Messages in OS X Yosemite: Explained

OS X Yosemite makes key improvements to Messages to help enhance productivity and make it easier to communicate. Among the improvements in this update are soundbites, compact audio files you can record with the click of a button and include in your iMessage; SMS/MMS support through the iPhone; and group messaging. Let's take a look at the new features.


Sometimes it's just easier to tell someone something than it is to write it down. To that end Soundbites can help; this new addition of Yosemite lets you add quick audio clips to your messages.

Soundbites don't replace Voice over IP, Skype or any other streaming audio technology; they're just supplemental files that can be sent between iMessage accounts, either to Mac or iOS device users.

Soundbites are trivial to use: Just click the microphone button, record your message and it will be sent. You can either keep the message (by clicking on a "Keep" button) or let it expire after a couple of minutes, so your chat log doesn't fill up with audio files.

No need (and no way to) customize the audio; the Mac takes care of all that for you, and sends it to the recipient. The soundbites themselves are sent encoded as .amr files. Adaptive Multi Rate is an audio compression format optimized for speech recording; it's not high fidelity, but it gets the job done and it's compact.

You've long been able to include audio files on your iMessages, but it's relied on having an external app to record the audio, which you then have to save as a separate file and then click and drag into the iMessage to send. Soundbites simplifies the process down to a couple of clicks, making it infinitely easier for everyone to use.

iMessage and SMS/MMS

OS X's Messages apps is a handy tool if you're trying to communicate with other iMessage users on Macs and OS X, or if your messaging takes place on one of the other services that the Messages app supports (like Google Talk, Jabber, Yahoo or AOL Instant Message).

Where Messages on OS X has failed, however, is to keep us in touch with the many people who rely on their non-iOS mobile devices as an instant messaging tool. Short Message Service (SMS) and Multimedia Message Service (MMS) reign supreme on those devices. Since that messaging is managed through the wireless carrier, Messages on OS X hasn't been useful to stay in touch with the people Craig Federighi cheekily called "our green bubble friends" at WWDC 2014.

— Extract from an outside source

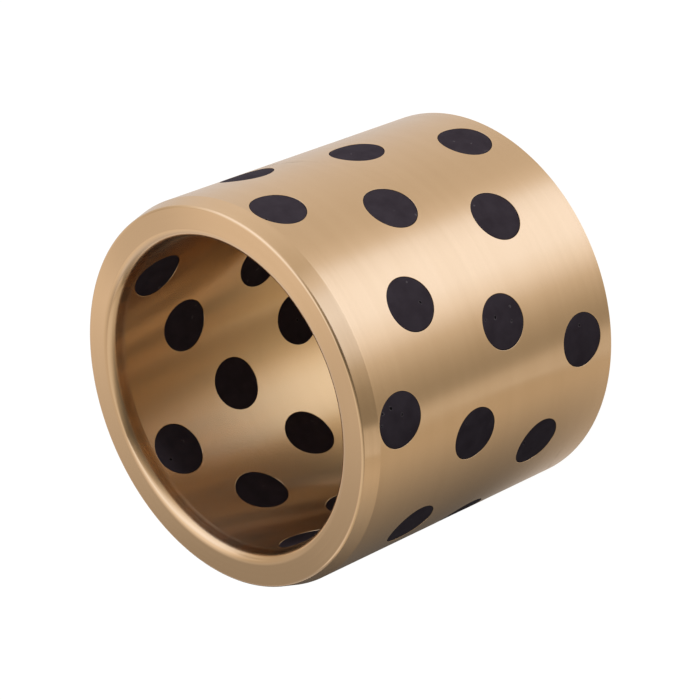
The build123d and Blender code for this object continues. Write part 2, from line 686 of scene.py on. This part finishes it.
for node_name, plug_place in plug_places().items():
    plug = make_plug(node_name.replace("graphite_plug", "flush_plug"), plug_place, graphite)
    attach(plug, "root")
    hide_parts(node_name)


# ---------------------------------------------------------------- camera, floor and light


def direction(azimuth, elevation):
    """The unit vector towards an azimuth and an elevation, in degrees."""
    azimuth = radians(azimuth)
    elevation = radians(elevation)
    return Vector((cos(elevation) * cos(azimuth), cos(elevation) * sin(azimuth), sin(elevation)))


def looking_back(place, away):
    """The matrix of a camera or lamp at this place, which faces against the direction away."""
    return Matrix.Translation(place) @ away.to_track_quat("Z", "Y").to_matrix().to_4x4()


def add_camera():
    """Looks down on the end with the lead-ins, rolled so that the axis runs up to the right."""
    data = bpy.data.cameras.new("camera")
    data.sensor_width = SENSOR_WIDTH
    data.lens = FOCAL_LENGTH
    data.clip_start = 0.01
    away = direction(CAMERA_AZIMUTH, CAMERA_ELEVATION)
    place = Vector(CAMERA_TARGET) * MM + away * CAMERA_DISTANCE
    roll = Matrix.Rotation(radians(CAMERA_ROLL), 4, "Z")
    camera = bpy.data.objects.new("camera", data)
    camera.matrix_world = looking_back(place, away) @ roll
    bpy.context.scene.collection.objects.link(camera)
    bpy.context.scene.camera = camera


def rectangle(name, corners):
    """A mesh of one face."""
    mesh = bpy.data.meshes.new(name)
    mesh.from_pydata(corners, [], [(0, 1, 2, 3)])
    return mesh


def mesh_of(name, shape):
    """A mesh with the faces of this bmesh, which is freed."""
    mesh = bpy.data.meshes.new(name)
    shape.to_mesh(mesh)
    shape.free()
    return mesh


def add_stage_mesh(name, mesh, material):
    """Adds a mesh that isn't part of the object."""
    mesh.materials.append(material)
    stage = bpy.data.objects.new(name, mesh)
    bpy.context.scene.collection.objects.link(stage)
    return stage


def only_mirrored(stage):
    """Leaves a stage mesh to be seen in the metal alone."""
    stage.visible_camera = False
    stage.visible_diffuse = False
    stage.visible_shadow = False


def floor_material():
    """White paper. The camera sees it lit up to white, with the bushing's soft shadow kept."""
    material, tree = new_surface("white_paper")
    seen = node(tree, "ShaderNodeLightPath").outputs["Is Camera Ray"]
    shade = fade(tree, seen, (0, FLOOR_WHITE), (1, FLOOR_SHADOW_DEPTH), "LINEAR")
    glow = maths(tree, "MULTIPLY", seen, FLOOR_GLOW)
    paper = node(tree, "ShaderNodeBsdfDiffuse", {"Color": shade})
    light = node(tree, "ShaderNodeEmission", {"Strength": glow})
    show(tree, node(tree, "ShaderNodeAddShader", {0: paper.outputs[0], 1: light.outputs[0]}))
    return material


def add_floor():
    """A wide sheet under the bushing, which stands on its plain end."""
    half = FLOOR_HALF
    corners = [(-half, -half, 0), (half, -half, 0), (half, half, 0), (-half, half, 0)]
    floor = add_stage_mesh("paper_floor", rectangle("paper_floor", corners), floor_material())
    floor.visible_glossy = False  # so that the wall mirrors the tent below instead


def card_colour(brightness):
    """The light of a card: the brightest are a little cool, and the darkest a little warm."""
    cool = max(0, min(1, (brightness - COOLING_START) / COOLING_SPAN)) ** COOLING_CURVE
    tint = Vector(WARM_CARD).lerp(Vector(COOL_CARD), cool)
    return (*(tint * brightness), 1)


def ring_of_cards(tree, turn, cards):
    """Cards all round the bushing, as (degrees, brightness), each fading into the next."""
    ramp = node(tree, "ShaderNodeValToRGB", {"Fac": turn})
    elements = ramp.color_ramp.elements
    elements.remove(elements[1])
    elements[0].position = 0
    elements[0].color = card_colour(cards[0][1])
    for degrees, brightness in cards[1:]:
        element = elements.new(degrees / 360)
        element.color = card_colour(brightness)
    return ramp.outputs["Color"]


def tent_material():
    """What the metal mirrors: five rings of cards, each giving way to the next one up."""
    material, tree = new_surface("paper_tent")
    xyz = separate(tree, object_place(tree))
    angle = maths(tree, "ARCTAN2", xyz["Y"], xyz["X"])
    turn = maths(tree, "FRACT", maths(tree, "DIVIDE", angle, 2 * pi))
    colour = ring_of_cards(tree, turn, LOW_CARDS)
    for low, high, cards in UPPER_RINGS:
        start = TENT_RADIUS * sin(radians(low))
        end = TENT_RADIUS * sin(radians(high))
        rise = fade(tree, xyz["Z"], (start, 0), (end, 1))
        colour = mix_colour(tree, rise, colour, ring_of_cards(tree, turn, cards))
    show(tree, node(tree, "ShaderNodeEmission", {"Color": colour, "Strength": 1}))
    material.cycles.emission_sampling = "NONE"
    return material


def add_tent():
    """A sphere round the bushing, which carries the cards."""
    shape = bmesh.new()
    bmesh.ops.create_uvsphere(shape, u_segments=96, v_segments=48, radius=TENT_RADIUS)
    tent = add_stage_mesh("paper_tent", mesh_of("paper_tent", shape), tent_material())
    tent.location = (0, 0, LENGTH / 2)
    only_mirrored(tent)


def add_gauze(name, mesh, tint, light):
    """Adds gauze, which tints what is mirrored through it and dims it to light(tree, place)."""
    material, tree = new_surface(name)
    inputs = {0: tint, "Scale": light(tree, object_place(tree))}
    colour = node(tree, "ShaderNodeVectorMath", inputs, operation="SCALE").outputs["Vector"]
    show(tree, node(tree, "ShaderNodeBsdfTransparent", {"Color": colour}))
    gauze = add_stage_mesh(name, mesh, material)
    only_mirrored(gauze)
    return gauze


def add_upright_gauze(name, reach, heights, turn, distance, tint, light):
    """Adds a rectangle of gauze upright beside the axis, at a turn round it and a distance from it.

    reach and heights are where its sides and its lower and upper edges are, on its own Y and Z.
    """
    left, right = reach
    low, high = heights
    corners = [(0, left, low), (0, right, low), (0, right, high), (0, left, high)]
    gauze = add_gauze(name, rectangle(name, corners), tint, light)
    gauze.rotation_euler = (0, 0, turn)
    gauze.location = (distance * cos(turn), distance * sin(turn), 0)


def bore_gauze_light(tree, place):
    """Clearest at one spot, and thick towards one side."""
    away = vector_maths(tree, "SUBTRACT", place, CLEAR_SPOT)
    away = vector_maths(tree, "MULTIPLY", away, CLEAR_SPOT_SHAPE)
    reach = vector_maths(tree, "LENGTH", away, output="Value")
    spot = fade(tree, reach, (6 * MM, 1), (21 * MM, 0.31))
    side = fade(tree, separate(tree, place)["X"], (8 * MM, 1), (20 * MM, 0.2))
    return maths(tree, "MULTIPLY", spot, side)


def add_bore_gauze():
    """Gauze under the bore: less light comes up it than plays outside."""
    shape = bmesh.new()
    bmesh.ops.create_circle(shape, cap_ends=True, segments=96, radius=BORE_RADIUS)
    mesh = mesh_of("bore_gauze", shape)
    gauze = add_gauze("bore_gauze", mesh, BORE_TINT, bore_gauze_light)
    gauze.location = (0, 0, -BORE_GAUZE_DEPTH)


def shade_gauze_light(tree, place):
    """Thickest at its middle, and fading out at its foot and towards its near side."""
    xyz = separate(tree, place)
    side = maths(tree, "ABSOLUTE", xyz["Y"])
    across = fade(tree, side, (8 * MM, 0.86), (80 * MM, 0.16))
    height = maths(tree, "ADD", xyz["Z"], side)
    up = fade(tree, height, (-10 * MM, 0), (32 * MM, 1))
    near = fade(tree, xyz["Y"], (-20 * MM, 0), (-4 * MM, 1))
    shade = maths(tree, "MULTIPLY", maths(tree, "MULTIPLY", across, up), near)
    return maths(tree, "SUBTRACT", 1, shade)


def add_shade_gauze():
    """Gauze upright beside the bushing: the shade that a near surface has."""
    add_upright_gauze(
        "shade_gauze",
        reach=(-20 * MM, 110 * MM),
        heights=(-60 * MM, LENGTH),
        turn=SHADE_TURN,
        distance=SHADE_DISTANCE,
        tint=SHADE_TINT,
        light=shade_gauze_light,
    )


def face_gauze_light(tree, place):
    """Darker along a slant, changed by three patches, and clear towards three of its edges."""
    xyz = separate(tree, place)
    slant = maths(tree, "MULTIPLY_ADD", xyz["Z"], -0.4, xyz["Y"])
    level = fade(tree, slant, (-50 * MM, 1), (-7 * MM, 0.455), "LINEAR")

    side = fade(tree, xyz["Y"], (-25 * MM, 1), (-14 * MM, 0))
    under = fade(tree, xyz["Z"], (86 * MM, 0.2), (100 * MM, 0))
    corner = maths(tree, "MULTIPLY", side, under)
    dip = fade(tree, maths(tree, "ABSOLUTE", xyz["Y"]), (3 * MM, 0.06), (14 * MM, 0))
    lift = fade(tree, xyz["Y"], (28 * MM, 0), (42 * MM, -0.36))
    for patch, start, end in ((corner, 70, 80), (dip, 90, 102), (lift, 88, 98)):
        above = fade(tree, xyz["Z"], (start * MM, 0), (end * MM, 1))
        level = maths(tree, "SUBTRACT", level, maths(tree, "MULTIPLY", patch, above))

    for where, start, end in ((xyz["Z"], 64, 48), (xyz["Z"], 140, 162), (xyz["Y"], 110, 145)):
        clear = fade(tree, where, (start * MM, 0), (end * MM, 1))
        level = mix(tree, clear, level, 1)
    return level


def add_face_gauze():
    """Gauze upright behind the bushing, above its top, where the faced end mirrors it."""
    add_upright_gauze(
        "face_gauze",
        reach=(-60 * MM, 150 * MM),
        heights=(LENGTH, LENGTH + 115 * MM),
        turn=FACE_SHADE_TURN,
        distance=FACE_SHADE_DISTANCE,
        tint=FACE_TINT,
        light=face_gauze_light,
    )


def add_softbox(name, azimuth, elevation, size, watts):
    """A square area lamp, facing the bushing. The metal mirrors the cards, and not the lamp."""
    data = bpy.data.lights.new(name, "AREA")
    data.size = size
    data.energy = watts
    lamp = bpy.data.objects.new(name, data)
    away = direction(azimuth, elevation)
    lamp.matrix_world = looking_back(away * LAMP_DISTANCE, away)
    lamp.visible_glossy = False
    bpy.context.scene.collection.objects.link(lamp)


def add_world():
    """A white room, which lights the bushing less brightly than the camera sees it."""
    world = bpy.data.worlds.new("studio")
    world.use_nodes = True
    bpy.context.scene.world = world
    tree = world.node_tree
    seen = node(tree, "ShaderNodeLightPath").outputs["Is Camera Ray"]
    background = tree.nodes["Background"]
    background.inputs["Color"].default_value = (1, 1, 1, 1)
    strength = fade(tree, seen, (0, ROOM_LIGHT), (1, 1), "LINEAR")
    tree.links.new(strength, background.inputs["Strength"])


add_camera()
add_floor()
add_tent()
add_bore_gauze()
add_shade_gauze()
add_face_gauze()
add_softbox("key_softbox", azimuth=290, elevation=5, size=0.2, watts=5.5)
add_world()

bpy.context.scene.view_settings.view_transform = "Standard"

That changes with Yosemite thanks to Apple's Handoff technology, which blurs the line between the Mac and iOS devices. With Yosemite on the Mac and iOS 8.1 installed on your iPhone, you can see SMS and MMS messages you're getting from non-iPhone using colleagues, and what's more, you can send them too.

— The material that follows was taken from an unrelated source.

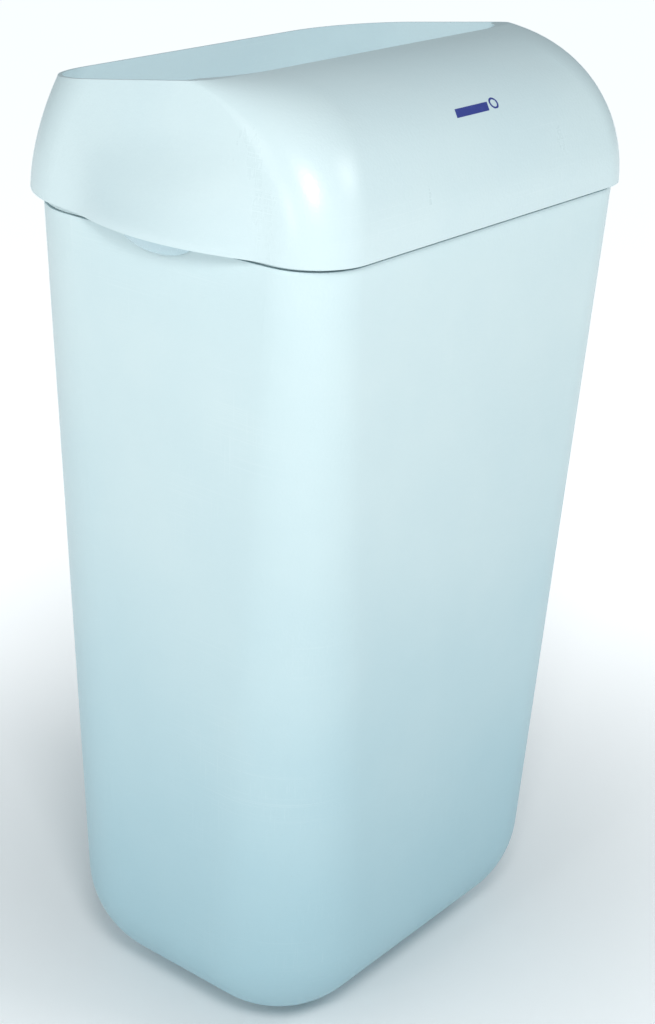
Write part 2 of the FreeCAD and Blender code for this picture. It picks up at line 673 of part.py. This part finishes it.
def make_buffer(label, side):
    """Rubber buffer plugged into the container, with its pad against the wall."""
    wall_y, seat_y = "dims.overall_depth / 2", BUFFER_FACE
    inside_y = f"{BUFFER_FACE} - dims.buffer_boss - dims.body_wall - 1.5"
    pad_r, stem = "dims.buffer_diameter / 2", "dims.buffer_stem / 2"
    return turned(label, f"{side} * dims.buffer_spacing / 2", "dims.buffer_z", [
        ("0", f"{inside_y} - 5"), (f"{stem} - 1.5", f"{inside_y} - 5"),
        (f"{stem} + 1.4", f"{inside_y} - 1"), (f"{stem} + 1.4", inside_y), (stem, inside_y),
        (stem, seat_y), (pad_r, seat_y), (pad_r, f"{wall_y} - 1.5"),
        (f"{pad_r} - 1.5", wall_y), ("0", wall_y)])


def make_wall_bracket():
    """Steel plate screwed to the wall, with an upward tongue that stands off its face."""
    body = new_body("wall_bracket")
    wall_y, sheet_y = "dims.overall_depth / 2", "dims.bracket_sheet"
    side, tongue = "dims.bracket_half_width", "dims.tongue_half_width"
    plate = new_sketch(body, "plate_outline", "XZ_Plane", f"-({wall_y})")
    polygon(plate, [(f"-{side}", "dims.bracket_low_z"), (side, "dims.bracket_low_z"),
                    (side, "dims.bracket_high_z"), (f"-{side}", "dims.bracket_high_z")])
    pad(body, "plate", plate, sheet_y)
    neck_high = "dims.hanger_low_z - dims.bracket_sheet"
    neck = new_sketch(body, "neck_outline", offset=neck_high)
    tongue_y = f"({BOSS_FACE} + dims.slide_gap)"
    polygon(neck, [(f"-{tongue}", tongue_y), (tongue, tongue_y),
                   (tongue, f"{wall_y} - {sheet_y}"), (f"-{tongue}", f"{wall_y} - {sheet_y}")])
    pad(body, "neck", neck, sheet_y, reverse=True)
    face = new_sketch(body, "tongue_outline", "XZ_Plane", f"-({tongue_y} + {sheet_y})")
    tip = "dims.hanger_high_z - dims.hanger_sheet - dims.rest_gap"
    polygon(face, [(f"-{tongue}", f"{neck_high} - {sheet_y}"), (tongue, f"{neck_high} - {sheet_y}"),
                   (tongue, f"{tip} - 8"), (f"{tongue} - 8", tip),
                   (f"8 - {tongue}", tip), (f"-{tongue}", f"{tip} - 8")])
    pad(body, "tongue", face, sheet_y)
    holes = new_sketch(body, "screw_holes_outline", "XZ_Plane", f"-({wall_y})")
    middle = "(dims.bracket_low_z + dims.bracket_high_z) / 2"
    for x in (-1, 1):
        for z in (-1, 1):
            circle(holes, f"{x} * dims.screw_spacing_x / 2", f"{middle} + {z} * dims.screw_spacing_z / 2",
                   "dims.screw_hole / 2")
    pocket(body, "screw_holes", holes, sheet_y, reverse=True)
    return body


# ---------------------------------------------------------------- the whole bin

keep(make_bin_body(), "bin_body")
ring = make_bag_ring()
ring = combine("MultiFuse", "ring_with_pods", ring, make_pod(-1), make_pod(1))
keep(ring, "bag_ring")
keep(make_latch(-1), "left_latch")
keep(make_latch(1), "right_latch")
keep(make_hood(), "hood")
keep(make_hanger_plate(), "hanger_plate")
keep(make_hanger_rivets(), "hanger_rivets")
keep(make_wall_bracket(), "wall_bracket")
keep(make_buffer("left_buffer_plug", -1), "left_buffer")
keep(make_buffer("right_buffer_plug", 1), "right_buffer")

doc.recompute()
for item in doc.Objects:
    if "Invalid" in item.State or "Error" in item.State:
        raise ValueError(f"{item.Name} failed: {item.State}")
os.makedirs("parts", exist_ok=True)
for piece in subparts:
    shape = piece.Shape
    if shape.isNull() or not shape.isValid():
        raise ValueError(f"{piece.Label} has no valid shape")
    shape.exportStep(f"parts/{piece.Label}.step")
    box = shape.optimalBoundingBox(False, False)
    print(f"{piece.Label:14s} {len(shape.Solids)} solids {shape.Volume / 1000:9.2f} cm3  "
          f"x {box.XMin:.1f}..{box.XMax:.1f}  y {box.YMin:.1f}..{box.YMax:.1f}  "
          f"z {box.ZMin:.1f}..{box.ZMax:.1f}")
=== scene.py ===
# %% [markdown]
# # A wall-hung waste bin
# The real object is a tall moulded bin for a washroom: a tapered container with a big rounded
# base, a bag ring on its rim, and a domed hood that is open at the top and lifts off.  The
# engineering model already holds every hard piece at its true size, so this lesson is about
# light, camera and above all surface: how smooth injection-moulded plastic really looks, with
# its faint orange peel, its cool tint, and the scuffs and dust that a bin collects.

# %% Load the frame
import math

import bpy
from mathutils import Matrix, Vector


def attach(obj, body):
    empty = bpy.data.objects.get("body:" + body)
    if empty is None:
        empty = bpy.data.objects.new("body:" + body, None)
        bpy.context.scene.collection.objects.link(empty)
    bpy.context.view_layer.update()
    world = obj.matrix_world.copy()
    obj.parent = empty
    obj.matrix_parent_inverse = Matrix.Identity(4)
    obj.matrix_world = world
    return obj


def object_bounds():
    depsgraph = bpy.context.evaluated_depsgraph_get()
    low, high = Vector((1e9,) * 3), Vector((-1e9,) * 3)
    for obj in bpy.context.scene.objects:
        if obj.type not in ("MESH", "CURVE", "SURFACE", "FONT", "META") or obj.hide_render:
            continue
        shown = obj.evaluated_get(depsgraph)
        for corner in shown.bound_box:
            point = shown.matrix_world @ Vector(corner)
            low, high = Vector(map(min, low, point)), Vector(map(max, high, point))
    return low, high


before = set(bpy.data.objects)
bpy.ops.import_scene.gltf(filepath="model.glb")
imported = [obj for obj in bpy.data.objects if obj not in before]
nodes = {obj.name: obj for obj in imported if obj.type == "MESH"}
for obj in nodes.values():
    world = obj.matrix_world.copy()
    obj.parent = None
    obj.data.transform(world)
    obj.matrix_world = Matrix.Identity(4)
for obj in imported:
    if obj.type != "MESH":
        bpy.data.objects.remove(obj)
CAD_LOW, CAD_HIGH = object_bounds()
scene = bpy.context.scene
print("CAD box", [round(v, 4) for v in CAD_LOW], [round(v, 4) for v in CAD_HIGH])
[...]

Both the Mac and the iPhone need to be on the same Wi-Fi network, and both must be signed in using the same Apple ID. But once they are, new messages you get on your phone will now show up on your Mac as well, even if the person isn't an iMessage user.

Group messaging

Group messaging gets some big improvements in Yosemite — it's now much easier to manage them, thanks to the inclusion of a new "Details" button in the upper right hand corner of the chat window.

Now it's possible to give your chat a title, helping to (hopefully) direct participants to stay somewhat on topic, so chats don't veer off wildly into unexpected territory. What's more, you can mute notifications for the chat, so if you're carrying on a group conversation but don't want to be distracted temporarily (say you're in a meeting or on a call), you can silence the chat and pick up later when you're ready.

You can add new participants as you go along, and what's more, you can even remove yourself from the chat entirely, if you're done.

The Details control panel also gives you other handy tools — like using Find My iPhone, if it's turned on, so you can see the location of the people you're chatting with. Participants can share their screens with one another. You can review images and files that have been transfered in chat. And that's also where you can mute notifications if you don't want to be bothered for a bit.

Bottom line

Apple's taken a mostly iterative approach to Messages in Yosemite, making key improvements to help reduce user discomfort with features like improved group messaging and soundbites. One feature stands out above the rest, though, and that's Handoff.

Handoff blurs the line between Mac and iOS device, making it possible for you to use both devices together in elegant, intuitive ways that you can't do alone. With the ability to make and take phone calls now present as well, the iPhone just may be the killer app to help improve productivity on the Mac.